• **WHAT IS EXPECTED**
Reproduce the first line and every line after it, exactly, through the one containing "return Part.makeCompound(solids)". Leave out the rest.

• **SUPPLIED DATA**
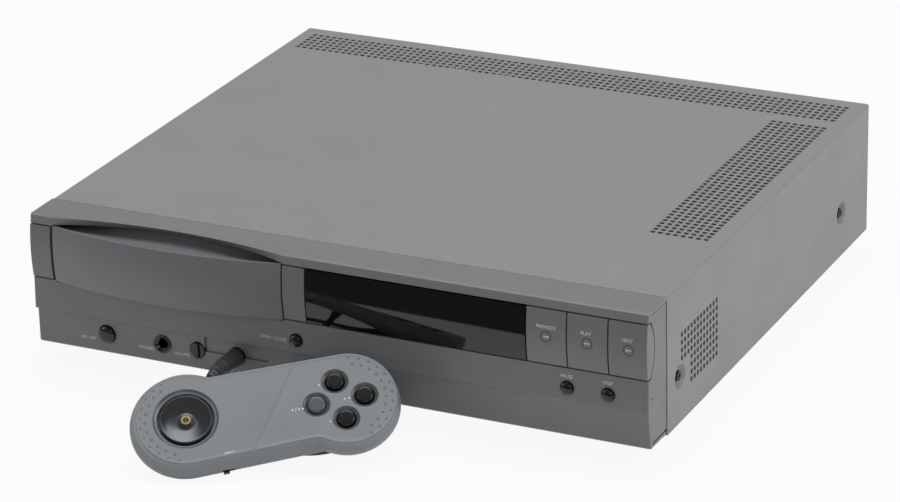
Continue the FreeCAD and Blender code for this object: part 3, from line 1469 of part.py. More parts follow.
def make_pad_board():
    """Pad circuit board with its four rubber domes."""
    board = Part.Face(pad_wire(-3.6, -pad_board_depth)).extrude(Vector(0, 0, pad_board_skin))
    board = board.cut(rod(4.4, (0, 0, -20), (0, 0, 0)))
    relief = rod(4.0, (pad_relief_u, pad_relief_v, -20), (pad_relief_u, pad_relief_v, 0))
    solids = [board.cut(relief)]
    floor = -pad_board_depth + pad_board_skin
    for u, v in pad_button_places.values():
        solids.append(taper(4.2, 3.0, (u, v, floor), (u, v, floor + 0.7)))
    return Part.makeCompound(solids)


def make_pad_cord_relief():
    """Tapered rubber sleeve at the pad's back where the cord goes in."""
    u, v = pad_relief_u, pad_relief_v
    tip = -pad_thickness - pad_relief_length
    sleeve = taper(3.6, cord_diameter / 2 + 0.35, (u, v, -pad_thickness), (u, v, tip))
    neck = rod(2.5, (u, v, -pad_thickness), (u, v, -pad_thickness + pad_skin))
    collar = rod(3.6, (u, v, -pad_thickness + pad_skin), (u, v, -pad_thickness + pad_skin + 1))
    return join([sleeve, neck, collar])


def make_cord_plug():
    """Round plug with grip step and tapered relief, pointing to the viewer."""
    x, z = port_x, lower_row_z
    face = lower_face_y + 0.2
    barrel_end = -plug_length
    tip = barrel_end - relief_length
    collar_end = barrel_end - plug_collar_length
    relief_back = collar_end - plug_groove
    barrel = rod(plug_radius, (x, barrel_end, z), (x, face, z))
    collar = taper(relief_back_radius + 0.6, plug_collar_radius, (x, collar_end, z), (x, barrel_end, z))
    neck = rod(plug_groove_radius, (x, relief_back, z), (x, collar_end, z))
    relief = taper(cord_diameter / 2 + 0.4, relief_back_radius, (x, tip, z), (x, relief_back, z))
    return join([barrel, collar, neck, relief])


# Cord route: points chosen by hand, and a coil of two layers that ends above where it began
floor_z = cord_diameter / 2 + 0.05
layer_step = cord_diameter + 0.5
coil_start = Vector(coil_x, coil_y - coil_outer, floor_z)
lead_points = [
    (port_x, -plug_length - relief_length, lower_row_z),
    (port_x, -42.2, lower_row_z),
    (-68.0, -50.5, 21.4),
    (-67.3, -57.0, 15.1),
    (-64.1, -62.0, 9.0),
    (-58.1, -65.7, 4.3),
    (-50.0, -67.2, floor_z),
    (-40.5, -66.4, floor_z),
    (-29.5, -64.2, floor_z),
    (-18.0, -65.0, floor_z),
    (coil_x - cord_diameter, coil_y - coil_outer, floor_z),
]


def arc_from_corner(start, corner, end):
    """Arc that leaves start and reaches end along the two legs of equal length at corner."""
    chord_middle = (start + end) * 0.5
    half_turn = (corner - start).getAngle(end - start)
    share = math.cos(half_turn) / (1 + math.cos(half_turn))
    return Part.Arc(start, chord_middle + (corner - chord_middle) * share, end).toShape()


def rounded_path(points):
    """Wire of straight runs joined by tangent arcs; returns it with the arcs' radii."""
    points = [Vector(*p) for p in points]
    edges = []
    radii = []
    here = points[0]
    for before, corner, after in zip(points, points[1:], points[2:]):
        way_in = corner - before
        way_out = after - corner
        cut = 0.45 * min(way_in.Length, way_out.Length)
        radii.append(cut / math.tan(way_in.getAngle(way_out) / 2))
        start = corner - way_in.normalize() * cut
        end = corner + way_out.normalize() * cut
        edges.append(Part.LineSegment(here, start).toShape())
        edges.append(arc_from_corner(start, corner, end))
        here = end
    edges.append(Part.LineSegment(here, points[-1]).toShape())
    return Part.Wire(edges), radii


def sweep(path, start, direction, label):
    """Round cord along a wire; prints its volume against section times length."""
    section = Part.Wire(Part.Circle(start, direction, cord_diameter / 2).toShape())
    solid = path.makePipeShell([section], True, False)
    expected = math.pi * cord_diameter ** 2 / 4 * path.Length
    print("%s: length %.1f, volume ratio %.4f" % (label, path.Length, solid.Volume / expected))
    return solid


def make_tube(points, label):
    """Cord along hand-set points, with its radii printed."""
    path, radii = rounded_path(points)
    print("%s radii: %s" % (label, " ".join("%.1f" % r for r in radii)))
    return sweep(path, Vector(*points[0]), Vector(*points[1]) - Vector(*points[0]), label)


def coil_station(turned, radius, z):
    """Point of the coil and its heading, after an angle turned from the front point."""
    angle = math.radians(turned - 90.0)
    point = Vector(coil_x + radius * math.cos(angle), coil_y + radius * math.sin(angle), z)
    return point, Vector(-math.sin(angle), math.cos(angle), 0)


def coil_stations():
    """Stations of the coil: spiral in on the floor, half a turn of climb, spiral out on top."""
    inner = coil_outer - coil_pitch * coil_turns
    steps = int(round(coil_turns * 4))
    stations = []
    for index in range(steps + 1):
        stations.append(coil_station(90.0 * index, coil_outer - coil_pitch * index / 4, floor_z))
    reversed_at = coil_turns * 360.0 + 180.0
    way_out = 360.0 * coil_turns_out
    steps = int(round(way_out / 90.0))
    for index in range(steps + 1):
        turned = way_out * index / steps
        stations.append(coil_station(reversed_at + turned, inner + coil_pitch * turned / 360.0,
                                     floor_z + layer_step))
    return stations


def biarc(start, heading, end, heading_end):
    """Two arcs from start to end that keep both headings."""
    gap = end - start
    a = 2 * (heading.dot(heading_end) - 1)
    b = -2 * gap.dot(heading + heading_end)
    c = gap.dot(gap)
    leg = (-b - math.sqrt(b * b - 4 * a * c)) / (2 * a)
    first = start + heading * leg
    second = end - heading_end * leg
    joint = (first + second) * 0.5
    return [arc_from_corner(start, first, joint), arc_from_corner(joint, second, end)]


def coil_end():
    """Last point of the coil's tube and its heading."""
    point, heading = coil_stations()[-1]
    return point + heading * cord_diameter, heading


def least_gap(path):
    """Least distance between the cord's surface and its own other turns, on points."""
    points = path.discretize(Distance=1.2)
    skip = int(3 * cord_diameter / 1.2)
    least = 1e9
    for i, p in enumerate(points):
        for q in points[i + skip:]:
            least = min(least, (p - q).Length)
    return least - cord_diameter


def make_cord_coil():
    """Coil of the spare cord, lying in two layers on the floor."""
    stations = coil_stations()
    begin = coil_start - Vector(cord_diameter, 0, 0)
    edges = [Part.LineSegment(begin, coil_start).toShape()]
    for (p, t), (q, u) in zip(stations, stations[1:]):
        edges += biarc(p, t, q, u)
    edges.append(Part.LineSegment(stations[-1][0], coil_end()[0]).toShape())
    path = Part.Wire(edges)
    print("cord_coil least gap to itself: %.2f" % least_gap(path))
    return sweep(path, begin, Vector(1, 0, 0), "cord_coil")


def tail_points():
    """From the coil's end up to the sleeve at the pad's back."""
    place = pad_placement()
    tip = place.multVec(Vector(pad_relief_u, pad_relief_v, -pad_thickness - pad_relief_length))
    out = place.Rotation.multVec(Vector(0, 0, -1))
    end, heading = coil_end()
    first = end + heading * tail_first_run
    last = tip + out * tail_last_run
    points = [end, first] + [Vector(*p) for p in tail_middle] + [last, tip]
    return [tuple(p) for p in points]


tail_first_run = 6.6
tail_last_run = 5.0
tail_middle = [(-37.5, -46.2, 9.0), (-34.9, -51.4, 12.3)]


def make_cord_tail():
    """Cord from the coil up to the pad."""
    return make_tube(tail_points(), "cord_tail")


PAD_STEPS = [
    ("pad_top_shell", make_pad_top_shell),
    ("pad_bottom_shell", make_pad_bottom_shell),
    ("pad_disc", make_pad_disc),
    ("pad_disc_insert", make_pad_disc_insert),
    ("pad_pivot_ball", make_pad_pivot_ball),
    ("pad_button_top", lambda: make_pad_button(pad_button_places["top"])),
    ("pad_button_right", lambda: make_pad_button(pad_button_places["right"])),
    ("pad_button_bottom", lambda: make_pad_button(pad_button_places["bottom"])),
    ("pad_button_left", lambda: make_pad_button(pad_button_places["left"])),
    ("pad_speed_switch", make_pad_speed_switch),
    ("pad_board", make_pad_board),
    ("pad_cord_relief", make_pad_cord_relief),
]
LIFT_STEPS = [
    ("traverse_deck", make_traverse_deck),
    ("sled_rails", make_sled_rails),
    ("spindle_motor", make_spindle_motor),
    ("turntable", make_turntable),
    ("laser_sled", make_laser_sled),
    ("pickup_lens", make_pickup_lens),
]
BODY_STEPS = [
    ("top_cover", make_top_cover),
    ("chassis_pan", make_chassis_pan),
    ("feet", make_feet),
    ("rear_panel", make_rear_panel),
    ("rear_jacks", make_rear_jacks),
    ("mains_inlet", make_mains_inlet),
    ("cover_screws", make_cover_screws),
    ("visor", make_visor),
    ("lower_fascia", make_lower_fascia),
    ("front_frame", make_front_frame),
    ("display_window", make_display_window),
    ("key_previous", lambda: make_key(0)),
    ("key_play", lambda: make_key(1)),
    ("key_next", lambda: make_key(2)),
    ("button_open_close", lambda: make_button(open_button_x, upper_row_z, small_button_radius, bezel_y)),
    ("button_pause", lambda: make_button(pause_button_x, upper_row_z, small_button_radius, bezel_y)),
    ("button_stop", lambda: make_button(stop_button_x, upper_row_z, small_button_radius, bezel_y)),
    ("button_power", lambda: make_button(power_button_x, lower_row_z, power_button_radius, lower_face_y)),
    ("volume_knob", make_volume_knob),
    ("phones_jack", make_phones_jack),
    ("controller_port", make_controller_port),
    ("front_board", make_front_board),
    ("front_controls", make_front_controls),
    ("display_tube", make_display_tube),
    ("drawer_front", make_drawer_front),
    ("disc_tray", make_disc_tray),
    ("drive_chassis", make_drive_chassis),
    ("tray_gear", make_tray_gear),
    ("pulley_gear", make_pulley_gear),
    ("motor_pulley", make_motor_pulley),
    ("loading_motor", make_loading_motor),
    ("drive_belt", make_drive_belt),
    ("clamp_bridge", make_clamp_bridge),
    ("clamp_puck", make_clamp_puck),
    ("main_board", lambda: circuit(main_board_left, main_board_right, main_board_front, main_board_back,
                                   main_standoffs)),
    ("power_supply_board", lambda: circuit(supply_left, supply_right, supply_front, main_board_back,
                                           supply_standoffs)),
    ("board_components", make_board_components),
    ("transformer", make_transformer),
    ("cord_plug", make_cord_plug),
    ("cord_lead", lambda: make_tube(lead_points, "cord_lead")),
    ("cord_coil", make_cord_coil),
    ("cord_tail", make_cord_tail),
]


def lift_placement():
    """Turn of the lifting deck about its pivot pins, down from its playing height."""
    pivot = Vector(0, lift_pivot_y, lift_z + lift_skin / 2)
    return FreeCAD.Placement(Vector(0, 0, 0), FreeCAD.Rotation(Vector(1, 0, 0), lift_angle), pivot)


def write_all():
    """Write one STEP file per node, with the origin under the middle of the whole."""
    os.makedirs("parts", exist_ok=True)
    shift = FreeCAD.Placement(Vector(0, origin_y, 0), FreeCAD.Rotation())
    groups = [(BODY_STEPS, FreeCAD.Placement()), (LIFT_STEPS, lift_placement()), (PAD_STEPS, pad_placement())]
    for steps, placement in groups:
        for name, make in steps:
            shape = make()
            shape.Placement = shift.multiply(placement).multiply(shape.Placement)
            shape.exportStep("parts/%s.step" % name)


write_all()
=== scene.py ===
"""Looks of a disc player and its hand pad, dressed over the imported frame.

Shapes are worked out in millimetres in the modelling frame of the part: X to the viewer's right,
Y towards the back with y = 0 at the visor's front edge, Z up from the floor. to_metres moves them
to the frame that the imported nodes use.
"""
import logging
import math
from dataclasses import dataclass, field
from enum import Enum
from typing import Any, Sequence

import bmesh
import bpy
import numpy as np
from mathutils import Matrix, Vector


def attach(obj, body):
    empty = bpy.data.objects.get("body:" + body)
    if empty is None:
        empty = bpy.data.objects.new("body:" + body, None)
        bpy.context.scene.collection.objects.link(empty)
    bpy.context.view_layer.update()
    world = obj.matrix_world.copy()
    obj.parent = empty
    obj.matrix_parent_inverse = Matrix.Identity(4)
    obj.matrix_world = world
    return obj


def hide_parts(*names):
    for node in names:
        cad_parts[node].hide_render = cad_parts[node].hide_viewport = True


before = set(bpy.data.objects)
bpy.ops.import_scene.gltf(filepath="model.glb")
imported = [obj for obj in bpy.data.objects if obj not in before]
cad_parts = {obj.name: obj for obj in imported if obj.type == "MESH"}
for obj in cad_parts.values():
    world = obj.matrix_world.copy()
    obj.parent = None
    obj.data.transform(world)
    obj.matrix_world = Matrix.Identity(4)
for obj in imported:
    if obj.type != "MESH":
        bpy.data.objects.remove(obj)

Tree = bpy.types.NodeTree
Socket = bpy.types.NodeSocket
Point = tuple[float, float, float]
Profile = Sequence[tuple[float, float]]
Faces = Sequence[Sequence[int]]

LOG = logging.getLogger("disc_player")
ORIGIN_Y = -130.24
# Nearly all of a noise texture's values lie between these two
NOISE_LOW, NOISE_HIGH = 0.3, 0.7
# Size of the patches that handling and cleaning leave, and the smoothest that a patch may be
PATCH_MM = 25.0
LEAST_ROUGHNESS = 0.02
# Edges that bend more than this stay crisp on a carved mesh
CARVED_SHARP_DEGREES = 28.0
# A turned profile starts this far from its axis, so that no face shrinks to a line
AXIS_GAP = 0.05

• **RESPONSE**
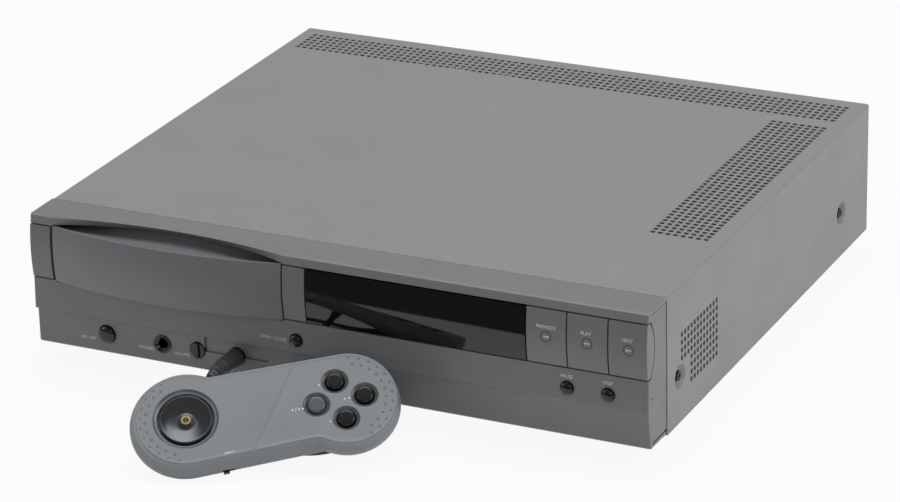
Continue the FreeCAD and Blender code for this object: part 3, from line 1469 of part.py. More parts follow.
def make_pad_board():
    """Pad circuit board with its four rubber domes."""
    board = Part.Face(pad_wire(-3.6, -pad_board_depth)).extrude(Vector(0, 0, pad_board_skin))
    board = board.cut(rod(4.4, (0, 0, -20), (0, 0, 0)))
    relief = rod(4.0, (pad_relief_u, pad_relief_v, -20), (pad_relief_u, pad_relief_v, 0))
    solids = [board.cut(relief)]
    floor = -pad_board_depth + pad_board_skin
    for u, v in pad_button_places.values():
        solids.append(taper(4.2, 3.0, (u, v, floor), (u, v, floor + 0.7)))
    return Part.makeCompound(solids)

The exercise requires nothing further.